__Task to complete__. Without altering anything, output the material below.

__Source material__.
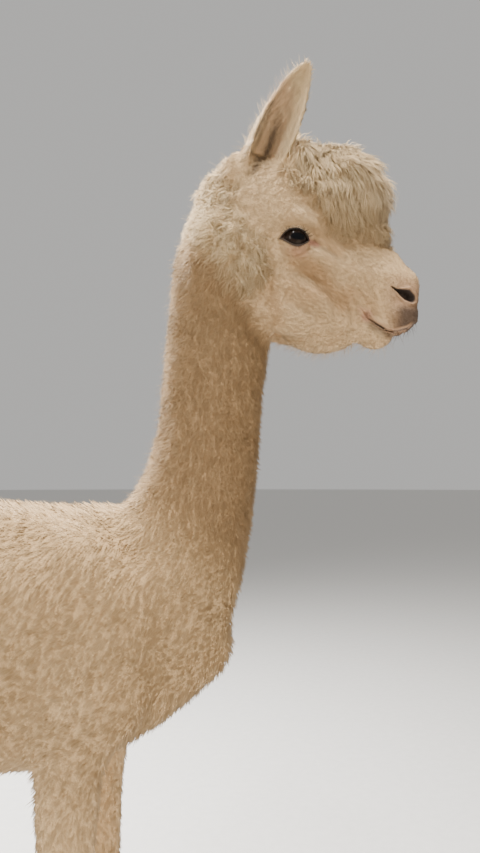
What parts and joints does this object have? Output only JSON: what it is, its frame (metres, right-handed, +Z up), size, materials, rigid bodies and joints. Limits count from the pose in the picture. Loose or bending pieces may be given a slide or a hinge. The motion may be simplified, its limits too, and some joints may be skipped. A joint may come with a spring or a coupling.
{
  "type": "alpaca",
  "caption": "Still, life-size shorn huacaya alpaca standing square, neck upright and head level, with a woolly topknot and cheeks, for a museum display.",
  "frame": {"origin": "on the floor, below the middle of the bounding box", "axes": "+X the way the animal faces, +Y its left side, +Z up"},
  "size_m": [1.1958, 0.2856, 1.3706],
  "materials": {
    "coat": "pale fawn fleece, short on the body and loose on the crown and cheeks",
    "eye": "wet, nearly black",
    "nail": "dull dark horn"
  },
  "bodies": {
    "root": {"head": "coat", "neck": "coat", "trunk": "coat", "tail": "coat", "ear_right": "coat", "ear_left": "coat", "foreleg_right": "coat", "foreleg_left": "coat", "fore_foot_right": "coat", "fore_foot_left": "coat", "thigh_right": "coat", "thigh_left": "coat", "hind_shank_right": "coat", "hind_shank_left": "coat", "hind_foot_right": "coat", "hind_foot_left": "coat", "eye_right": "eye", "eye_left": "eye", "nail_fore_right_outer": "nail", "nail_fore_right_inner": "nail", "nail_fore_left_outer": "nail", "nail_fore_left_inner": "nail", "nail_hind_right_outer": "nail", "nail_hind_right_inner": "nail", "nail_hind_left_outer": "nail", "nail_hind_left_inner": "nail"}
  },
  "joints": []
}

__Result of this task__.
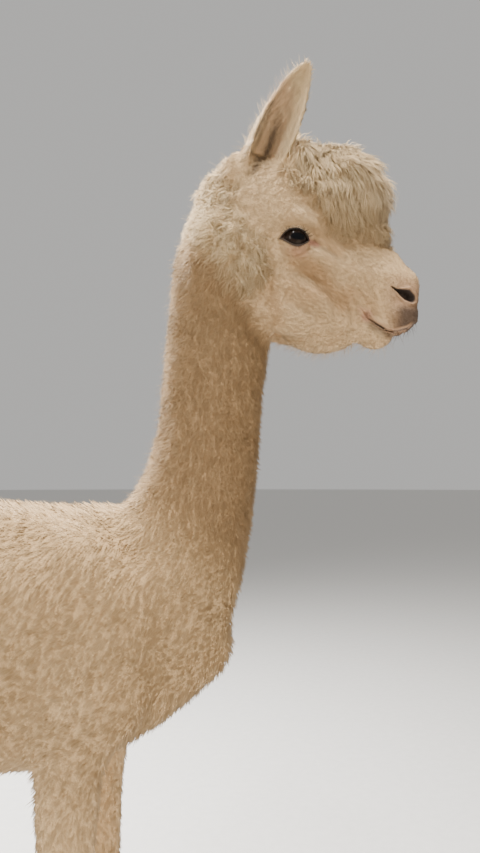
What parts and joints does this object have? Output only JSON: what it is, its frame (metres, right-handed, +Z up), size, materials, rigid bodies and joints. Limits count from the pose in the picture. Loose or bending pieces may be given a slide or a hinge. The motion may be simplified, its limits too, and some joints may be skipped. A joint may come with a spring or a coupling.
{
  "type": "alpaca",
  "caption": "Still, life-size shorn huacaya alpaca standing square, neck upright and head level, with a woolly topknot and cheeks, for a museum display.",
  "frame": {"origin": "on the floor, below the middle of the bounding box", "axes": "+X the way the animal faces, +Y its left side, +Z up"},
  "size_m": [1.1958, 0.2856, 1.3706],
  "materials": {
    "coat": "pale fawn fleece, short on the body and loose on the crown and cheeks",
    "eye": "wet, nearly black",
    "nail": "dull dark horn"
  },
  "bodies": {
    "root": {"head": "coat", "neck": "coat", "trunk": "coat", "tail": "coat", "ear_right": "coat", "ear_left": "coat", "foreleg_right": "coat", "foreleg_left": "coat", "fore_foot_right": "coat", "fore_foot_left": "coat", "thigh_right": "coat", "thigh_left": "coat", "hind_shank_right": "coat", "hind_shank_left": "coat", "hind_foot_right": "coat", "hind_foot_left": "coat", "eye_right": "eye", "eye_left": "eye", "nail_fore_right_outer": "nail", "nail_fore_right_inner": "nail", "nail_fore_left_outer": "nail", "nail_fore_left_inner": "nail", "nail_hind_right_outer": "nail", "nail_hind_right_inner": "nail", "nail_hind_left_outer": "nail", "nail_hind_left_inner": "nail"}
  },
  "joints": []
}